Synopsis: Kelsey Finkelstein is fourteen and FRUSTRATED. Every time she tries to live up to her awesome potential, her plans are foiled – by her impossible parents, her annoying little sister, and life in general. But with her first day of high school coming up, Kelsey is positive that things are going to change. Enlisting the help of her three best friends — sweet and quiet Em, theatrical Cass, and wild JoJo — Kelsey gets ready to rebrand herself and make the kind of mark she knows is her destiny. 


Things start out great - her arch-nemesis has moved across the country, giving Kelsey the perfect opportunity to stand out on the soccer team and finally catch the eye of her long-time crush. But soon enough, an evil junior’s thirst for revenge, a mysterious photographer, and a series of other catastrophes make it clear that just because KELSEY has a plan for greatness… it doesn’t mean the rest of the world is in on it. (Goodreads.com)


Let me just say it plain and simple: this book is funny!
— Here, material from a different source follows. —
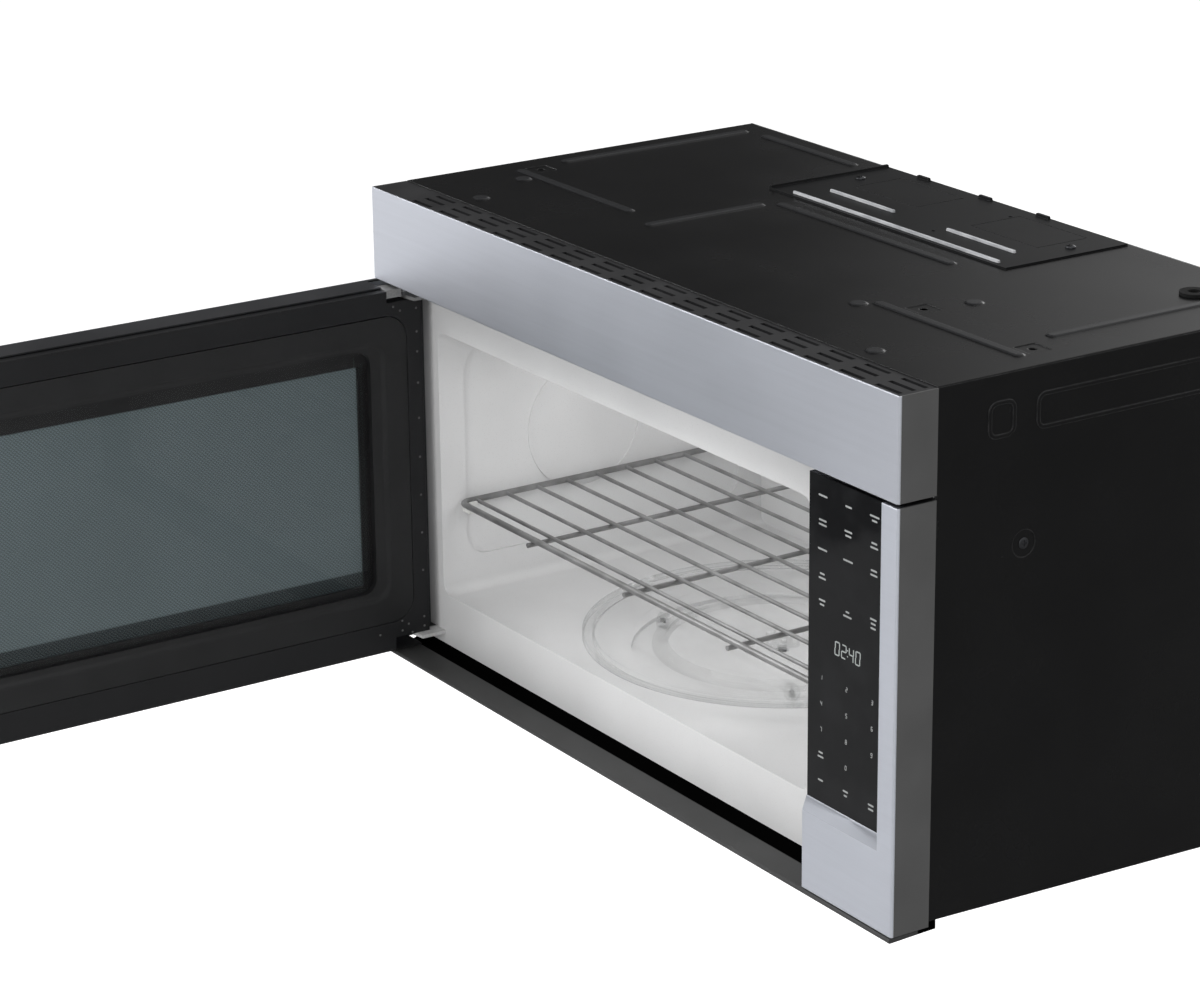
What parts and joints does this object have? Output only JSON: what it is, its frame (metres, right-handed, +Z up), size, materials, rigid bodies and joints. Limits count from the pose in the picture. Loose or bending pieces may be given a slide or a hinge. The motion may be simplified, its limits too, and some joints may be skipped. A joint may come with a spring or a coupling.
{
  "type": "over the range microwave",
  "caption": "Over-the-range microwave oven with its left-hinged door open at a right angle, a wire rack, a glass turntable tray and a touch control panel at the right.",
  "frame": {"origin": "centre of the flat rear panel that lies against the wall, 220 mm below the top of the fascia", "axes": "+X to the viewer's right along the front, +Y in to the wall, +Z up"},
  "size_m": [0.8127, 1.017, 0.4419],
  "materials": {
    "case_top_panel": "satin",
    "case_left_panel": "satin",
    "case_right_panel": "satin",
    "rear_panel": "satin",
    "base_pan": "satin",
    "grease_filter_left": "matte",
    "grease_filter_right": "matte",
    "cooktop_lamp_lenses": "polished",
    "cooktop_lamps": "matte",
    "base_front_trim": "satin",
    "top_fascia": "satin",
    "control_panel_frame": "satin",
    "trim_end_caps": "matte",
    "vent_grille": "matte",
    "charcoal_filter": "matte",
    "control_glass": "polished",
    "control_chassis": "matte",
    "control_board": "satin",
    "display_module": "matte",
    "oven_cavity": "satin",
    "waveguide_cover": "matte",
    "wire_rack": "polished",
    "rack_supports": "matte",
    "glass_tray": "polished",
    "turntable_coupler": "satin",
    "turntable_motor": "satin",
    "roller_ring": "satin",
    "roller_1": "satin",
    "roller_2": "satin",
    "roller_3": "satin",
    "door_frame": "satin",
    "door_outer_glass": "polished",
    "door_inner_panel": "satin",
    "mesh_screen": "satin",
    "choke_cover": "matte",
    "door_inner_glass": "polished",
    "door_handle": "satin",
    "hinge_plates": "satin",
    "hinge_pins": "satin",
    "upper_hinge_bracket": "satin",
    "latch_hooks": "matte",
    "latch_guides": "matte",
    "latch_spring": "satin",
    "latch_housing": "matte",
    "interlock_switches": "matte",
    "switch_plungers": "matte",
    "component_tray": "satin",
    "waveguide": "satin",
    "magnetron": "satin",
    "hv_transformer": "satin",
    "hv_capacitor": "satin",
    "cooling_fan_shroud": "matte",
    "cooling_fan_motor": "satin",
    "cooling_fan_blades": "matte",
    "blower_housing": "satin",
    "blower_motor": "satin",
    "blower_rotor": "matte",
    "exhaust_cover": "satin",
    "cord_grommet": "matte",
    "case_screws": "satin"
  },
  "bodies": {
    "chassis": {"case_top_panel": "case_top_panel", "case_left_panel": "case_left_panel", "case_right_panel": "case_right_panel", "rear_panel": "rear_panel", "base_pan": "base_pan", "cooktop_lamp_lenses": "cooktop_lamp_lenses", "cooktop_lamps": "cooktop_lamps", "base_front_trim": "base_front_trim", "top_fascia": "top_fascia", "control_panel_frame": "control_panel_frame", "trim_end_caps": "trim_end_caps", "vent_grille": "vent_grille", "charcoal_filter": "charcoal_filter", "control_glass": "control_glass", "control_chassis": "control_chassis", "control_board": "control_board", "display_module": "display_module", "oven_cavity": "oven_cavity", "waveguide_cover": "waveguide_cover", "rack_supports": "rack_supports", "turntable_motor": "turntable_motor", "hinge_plates": "hinge_plates", "hinge_pins": "hinge_pins", "latch_housing": "latch_housing", "interlock_switches": "interlock_switches", "component_tray": "component_tray", "waveguide": "waveguide", "magnetron": "magnetron", "hv_transformer": "hv_transformer", "hv_capacitor": "hv_capacitor", "cooling_fan_shroud": "cooling_fan_shroud", "cooling_fan_motor": "cooling_fan_motor", "blower_housing": "blower_housing", "blower_motor": "blower_motor", "exhaust_cover": "exhaust_cover", "cord_grommet": "cord_grommet", "case_screws": "case_screws"},
    "door": {"door_frame": "door_frame", "door_outer_glass": "door_outer_glass", "door_inner_panel": "door_inner_panel", "mesh_screen": "mesh_screen", "choke_cover": "choke_cover", "door_inner_glass": "door_inner_glass", "door_handle": "door_handle", "upper_hinge_bracket": "upper_hinge_bracket", "latch_guides": "latch_guides", "latch_spring": "latch_spring"},
    "latch": {"latch_hooks": "latch_hooks"},
    "turntable_drive": {"turntable_coupler": "turntable_coupler"},
    "tray": {"glass_tray": "glass_tray"},
    "roller_ring": {"roller_ring": "roller_ring"},
    "roller_1": {"roller_1": "roller_1"},
    "roller_2": {"roller_2": "roller_2"},
    "roller_3": {"roller_3": "roller_3"},
    "rack": {"wire_rack": "wire_rack"},
    "blower": {"blower_rotor": "blower_rotor"},
    "cooling_fan": {"cooling_fan_blades": "cooling_fan_blades"},
    "plungers": {"switch_plungers": "switch_plungers"},
    "filter_left": {"grease_filter_left": "grease_filter_left"},
    "filter_right": {"grease_filter_right": "grease_filter_right"}
  },
  "joints": [
    {"name": "door_hinge", "type": "hinge", "parent": "chassis", "child": "door", "pos_m": [-0.3651, -0.3884, -0.037], "axis": [0, 0, -1], "range_deg": [-90, 15]},
    {"name": "latch_slide", "type": "slide", "parent": "door", "child": "latch", "axis": [0, 0, 1], "range_m": [-0.003, 0], "stiffness_N_per_m": 400, "springref_m": 0.004, "deforming": ["latch_spring"]},
    {"name": "turntable_spin", "type": "hinge", "parent": "chassis", "child": "turntable_drive", "pos_m": [-0.0615, -0.192, -0.1563], "axis": [0, 0, 1], "continuous": true},
    {"name": "tray_lift", "type": "slide", "parent": "turntable_drive", "child": "tray", "axis": [0, 0, 1], "range_m": [0, 0.01]},
    {"name": "roller_ring_spin", "type": "hinge", "parent": "chassis", "child": "roller_ring", "pos_m": [-0.0615, -0.192, -0.1563], "axis": [0, 0, 1], "continuous": true},
    {"name": "roller_1_spin", "type": "hinge", "parent": "roller_ring", "child": "roller_1", "pos_m": [0.03832, -0.25437, -0.1563], "axis": [0.848, -0.5299, 0], "continuous": true},
    {"name": "roller_2_spin", "type": "hinge", "parent": "roller_ring", "child": "roller_2", "pos_m": [-0.05739, -0.07437, -0.1563], "axis": [0.0349, 0.9994, 0], "continuous": true},
    {"name": "roller_3_spin", "type": "hinge", "parent": "roller_ring", "child": "roller_3", "pos_m": [-0.16542, -0.24726, -0.1563], "axis": [-0.8829, -0.4695, 0], "continuous": true},
    {"name": "rack_lift", "type": "slide", "parent": "chassis", "child": "rack", "axis": [0, 0, 1], "range_m": [0, 0.012]},
    {"name": "blower_spin", "type": "hinge", "parent": "chassis", "child": "blower", "pos_m": [0, -0.075, 0.148], "axis": [1, 0, 0], "continuous": true},
    {"name": "cooling_fan_spin", "type": "hinge", "parent": "chassis", "child": "cooling_fan", "pos_m": [0.29765, -0.048, -0.005], "axis": [0, 1, 0], "continuous": true},
    {"name": "plunger_press", "type": "slide", "parent": "chassis", "child": "plungers", "axis": [0, 1, 0], "range_m": [0, 0.0015], "stiffness_N_per_m": 800, "springref_m": -0.001},
    {"name": "filter_left_slide", "type": "slide", "parent": "chassis", "child": "filter_left", "axis": [-1, 0, 0], "range_m": [0, 0.008]},
    {"name": "filter_right_slide", "type": "slide", "parent": "chassis", "child": "filter_right", "axis": [1, 0, 0], "range_m": [0, 0.008]}
  ],
  "couplings": [
    {"joint": "roller_ring_spin", "follows": "turntable_spin", "ratio": 0.5},
    {"joint": "roller_1_spin", "follows": "turntable_spin", "ratio": -8.4071},
    {"joint": "roller_2_spin", "follows": "turntable_spin", "ratio": -8.4071},
    {"joint": "roller_3_spin", "follows": "turntable_spin", "ratio": -8.4071}
  ]
}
If you have a soft spot for the humor in Brent Crawford's Carter Finally Gets It, well then hop on board the Kelsey Finkelstein train! She wants her freshman year to a success on every level and she'll do anything she can to make it happen. Unfortunately, that leads to some situations that prove funny to the reader but are definitely not Kelsey's ideal freshman experience. That being said, I really liked how Kelsey was open to so many experiences. She truly didn't let anything hold her back, even when the situations showed her in not the best of moments. But that didn't stop her from trying soccer, theater, heck, even the newspaper!

I totally admit to having a rather juvenile sense of humor so this book totally worked for me in that respect. There is a scene involving a beard during theater that had me cracking up nonstop. It was absolutely hilarious and told in a very personable, droll fashion. That describes Kelsey's voice somewhat. She has all these grand ideas that she pursues with enthusiasm and they don't always work out but somehow she takes it in stride, chalking it up to another experience.
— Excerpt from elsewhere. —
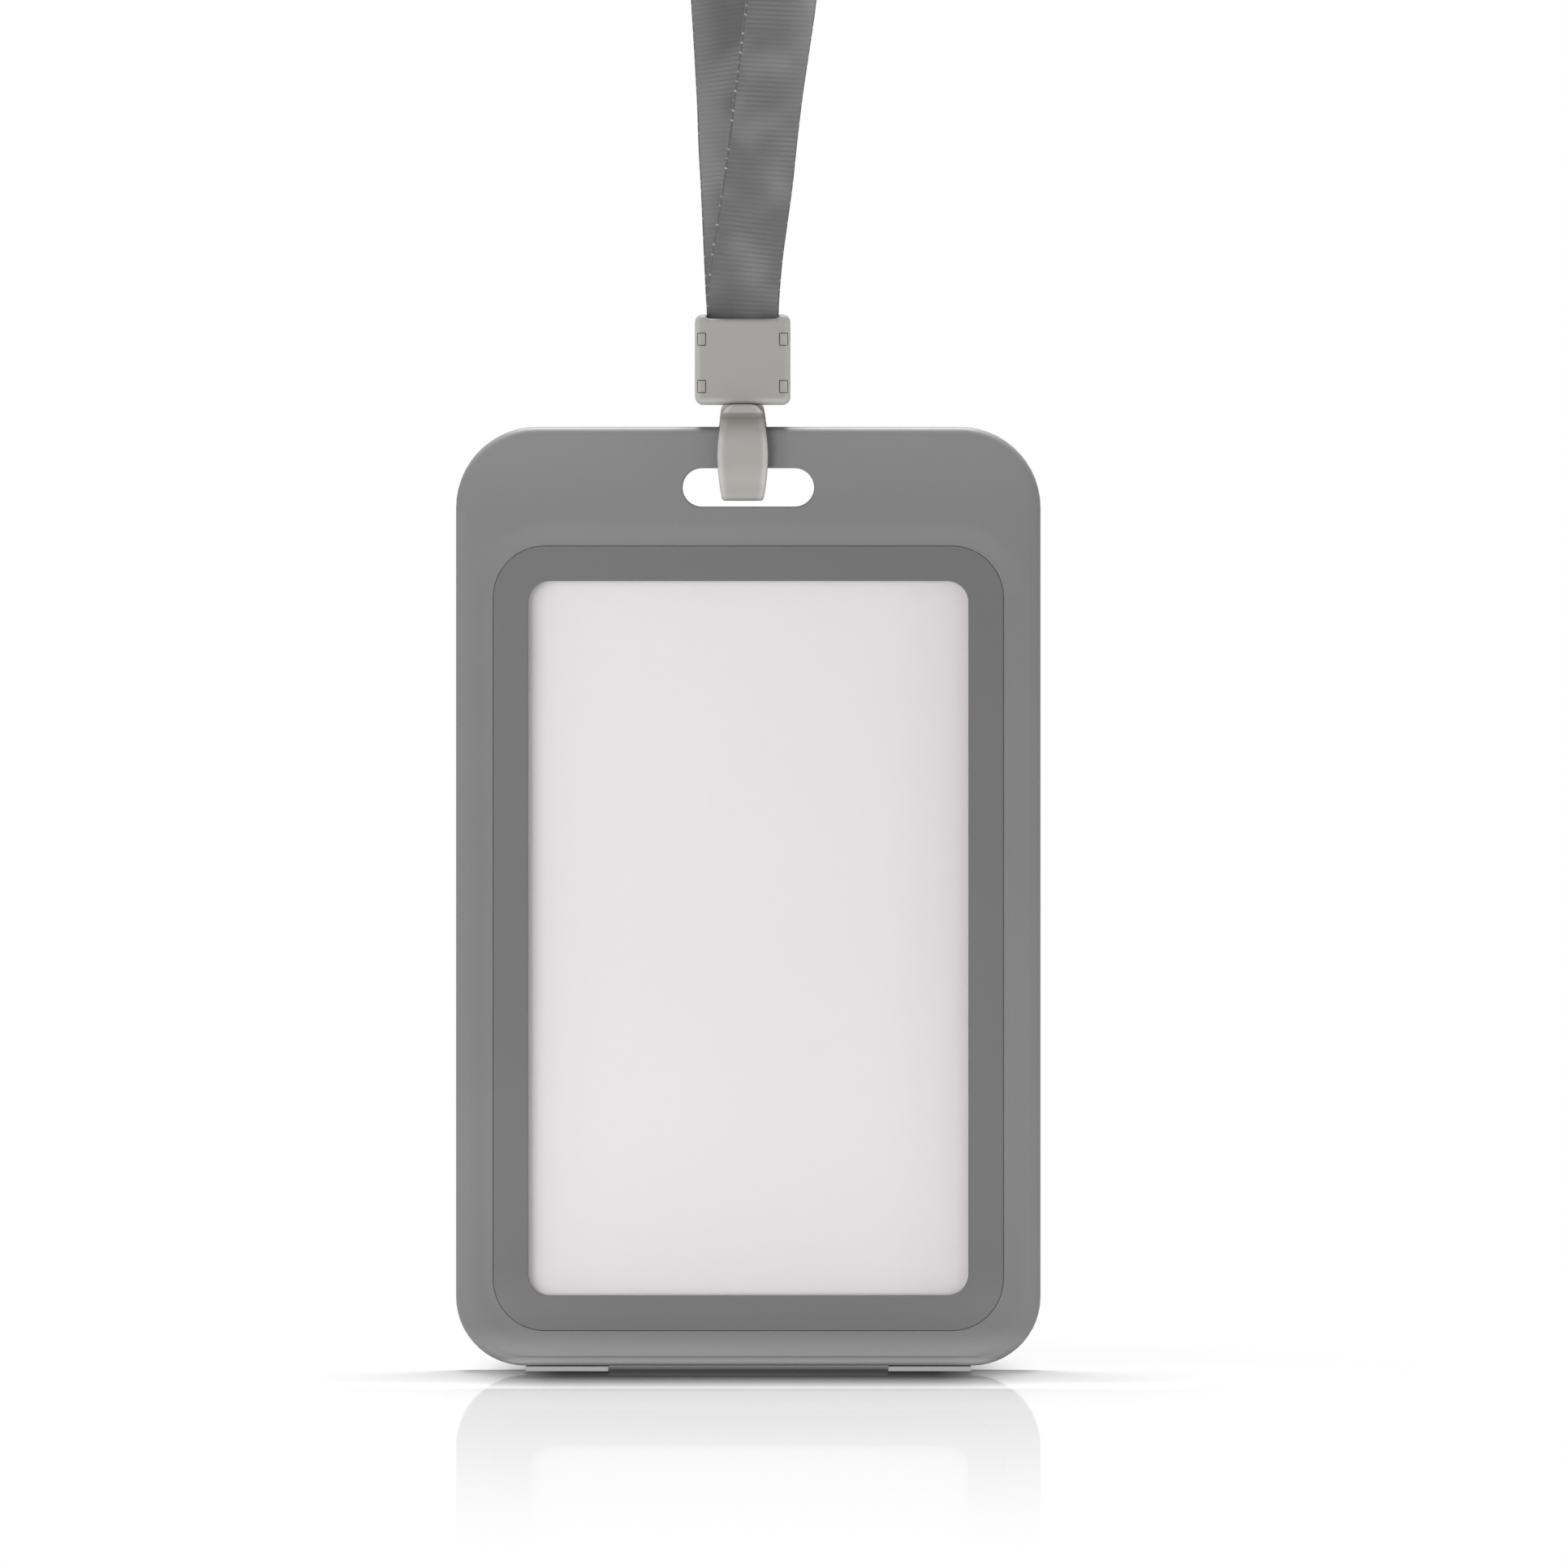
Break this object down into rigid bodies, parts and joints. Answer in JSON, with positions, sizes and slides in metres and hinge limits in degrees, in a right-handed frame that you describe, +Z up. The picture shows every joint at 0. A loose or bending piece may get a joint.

I also liked that Kelsey and her friends didn't totally lose touch with each other during the course of the book. That's not to say it was all sunshine and roses because it wasn't but it was nice to see this core group of friends still having something in common and not totally going their separate ways even as they made new friends and became a bit more independent of each other.
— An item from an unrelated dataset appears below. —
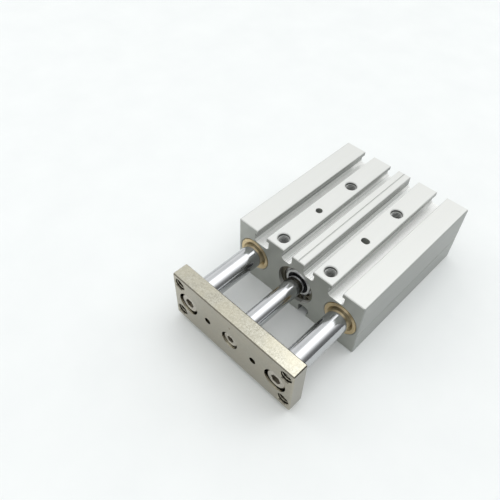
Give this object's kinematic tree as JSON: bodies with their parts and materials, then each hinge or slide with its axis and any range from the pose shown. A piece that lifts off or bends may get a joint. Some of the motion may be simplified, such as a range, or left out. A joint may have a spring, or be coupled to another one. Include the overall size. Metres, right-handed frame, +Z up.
{
  "type": "guided pneumatic cylinder",
  "caption": "Compact guided air cylinder: a slotted block body with a piston rod between guide rods that push a flat tooling plate out and back.",
  "frame": {"origin": "on the body's flat base face, at the centre of the 24 by 44 mm rectangle of mounting holes", "axes": "+Y from the tooling plate towards the body's rear, along the rods; +Z up out of the slotted top face; +X across the body to the side with no ports"},
  "size_m": [0.064, 0.11, 0.03],
  "materials": {
    "anodised_aluminium": "satin clear anodised",
    "bush_bronze": "sintered, oily satin",
    "black_rubber": "matt",
    "spring_steel": "phosphated",
    "bumper_rubber": "satin",
    "screw_steel": "zinc plated",
    "turned_aluminium": "turned",
    "bonded_magnet": "matt",
    "hard_chrome": "ground hard chrome",
    "nickel_plated_steel": "nickel plated, satin"
  },
  "bodies": {
    "barrel": {"cylinder_body": "anodised_aluminium", "guide_bush_left_front": "bush_bronze", "guide_bush_left_rear": "bush_bronze", "guide_bush_right_front": "bush_bronze", "guide_bush_right_rear": "bush_bronze", "rod_cover": "turned_aluminium", "rod_cover_gasket": "black_rubber", "rod_seal": "black_rubber", "rod_cover_retaining_ring": "spring_steel", "rod_side_bumper": "bumper_rubber", "head_side_bumper": "bumper_rubber", "head_cover": "turned_aluminium", "head_cover_gasket": "black_rubber", "head_cover_retaining_ring": "spring_steel", "port_plug_front": "screw_steel", "port_plug_rear": "screw_steel"},
    "carriage": {"piston": "turned_aluminium", "piston_seal": "black_rubber", "piston_magnet": "bonded_magnet", "piston_rod": "hard_chrome", "guide_rod_left": "hard_chrome", "guide_rod_right": "hard_chrome", "end_plate": "nickel_plated_steel", "guide_rod_screw_left": "screw_steel", "guide_rod_screw_right": "screw_steel", "piston_rod_screw": "screw_steel"}
  },
  "joints": [
    {"name": "rod_slide", "type": "slide", "parent": "barrel", "child": "carriage", "axis": [0, -1, 0], "range_m": [-0.024, 0.016]}
  ]
}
This is a very lighthearted book but that being said, there are scenes of drinking and a lot of talk of sex. I'd like to be able to say you could sell this to an seventh or eighth grader but the scene where Kelsey pukes because of alcohol will not be for every reader. It's a definite case of having to know your reader. The cute cover is going to grab many readers though and hopefully they'll learn a positive lesson from Kelsey's experience which is I'm sure what the author was hoping for. You can also sell this on the sweet romance which is not a focus of the story but is definitely there. Kelsey crushes on a photographer gone awry which leads to even more humor in this story.

Kelsey is a great character to spend time with. Zeitlin has a really great sense of humor and it appears in the book. Additionally, Kelsey is close to her family, for all her histrionics about how her mom fails to appreciate her and invades her privacy, etc. Her parents have an active role in her life and that shows throughout the course of the story.

If you read and liked Brent Crawford's Carter books or Don Calame's Swim the Fly, I truly think Meredith Zeitlin is the female equivalent to those stories. Kelsey has quite the freshman year of high school filled with mistakes, excitement, surprises, and growth. I'd love to see another adventure from Kelsey. I know I would devour it and I think this book is going to have great appeal for younger teen readers. Meredith Zeitlin, you've come into the YA world with a bang.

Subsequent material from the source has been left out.